The things that I took away from the game are:

Randomness is a big player, although it can be mitigated to some degree. The fact that the cards you draw are randomized  means you’ll just see cards you need sometimes and cards you don’t. I’ll say that there are a number of ways to draw heavily to help mitigate that and a large number of the cards seem pretty good, but I can definitely see people just not seeing what they need at times. In addition, the events deck can do very nasty things if it is activated… and not just to opponent’s. Pretty much every effect can hurt you just as badly as the opposition. Still, planning and the like definitely felt like they had an influence over the game, but this is definitely a game where luck WILL factor.
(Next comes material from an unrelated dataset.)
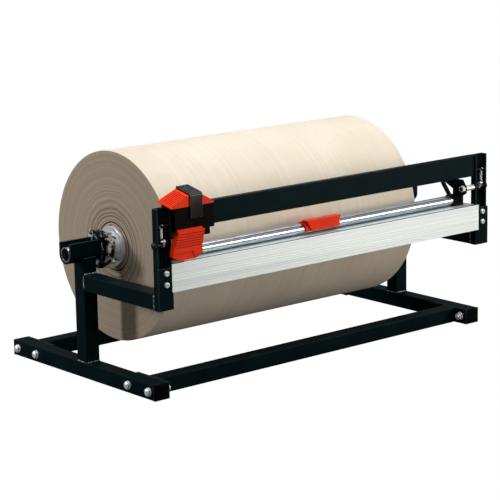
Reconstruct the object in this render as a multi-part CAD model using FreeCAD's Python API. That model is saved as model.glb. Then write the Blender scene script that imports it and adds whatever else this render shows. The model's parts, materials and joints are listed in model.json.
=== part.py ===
import FreeCAD, Part
import math
import os

from FreeCAD import Vector as V

# Counter-top gift wrap cutter: a roll of kraft paper on a steel shaft, held by a welded tube frame,
# with a cutting profile, a spring loaded clamp bar and a sliding cutter head in front of it.
# X runs along the roll, Y from the front to the back, Z up. Left is -X. All sizes are millimetres.
# Everything is drawn from the shaft's axis in Y and is moved to the origin when it is written.

# Frame of square tube
tube_side = 30.0
tube_wall = 2.0
tube_corner_r = 2.6
frame_half_width = 407.0
foot_front = 214.0
foot_rear = 222.0
beam_from_foot_end = 44.0
arm_height = 164.0
cap_thick = 2.5
cap_edge_r = 1.2
cap_fit_gap = 0.1
cap_bolt_gap = 1.0

# Bolted joint between the feet and the cross beams
flange_length = 90.0
flange_thick = 4.0
beam_bolt_spacing = 60.0
m8_r = 4.0
m8_hole_r = 4.5
m8_flats = 13.0
m8_head_high = 5.5
m8_nut_high = 6.5
m8_washer_r = 8.0
m8_washer_thick = 1.6
bolt_dome = 0.9
bolt_dome_lift = 0.4
thread_end = 3.0

# Roll shaft and its open cradles
shaft_height = 233.0
shaft_r = 13.5
shaft_wall = 2.0
running_gap = 0.05
cradle_wall = 4.0
cradle_rise = 21.0
cradle_outboard = 28.0
cradle_inboard = 10.0
shaft_end_inset = 0.5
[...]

Spite is big. There are a lot of “TAKE THAT!” type effects in this game. And, of course, you will have to make sure you victimize people who are on their way to winning. After about the 7th or so minion we had assassinated, the Vetinari player was glaring pure hatred at us. And we were loving every second of it. Right until the two other players put us in the poor house and reduced our hand size permanently.


Do I have any concerns? I am curious if certain characters are easier to win as. It seems like some victory conditions are easier to meet than others (Chyroprase’s $50 victory condition seems hard to actually stop), but I won’t be able to confirm that without a fair amount more play. There are also some card interactions, as stated above, that I need to take a closer look at to clarify. But that’s really all that jumps out at me so far.

So, after two plays, I’m pretty content to say that I’ve enjoyed myself. I’ll post again after I get another game or two in. Maybe make it a more of a session overview.

And I’ll try to remember pictures.

I think I’ll make board and card games the theme  of this week. My Mass Effect playthrough stalled for a bit, but I’ll cover that later!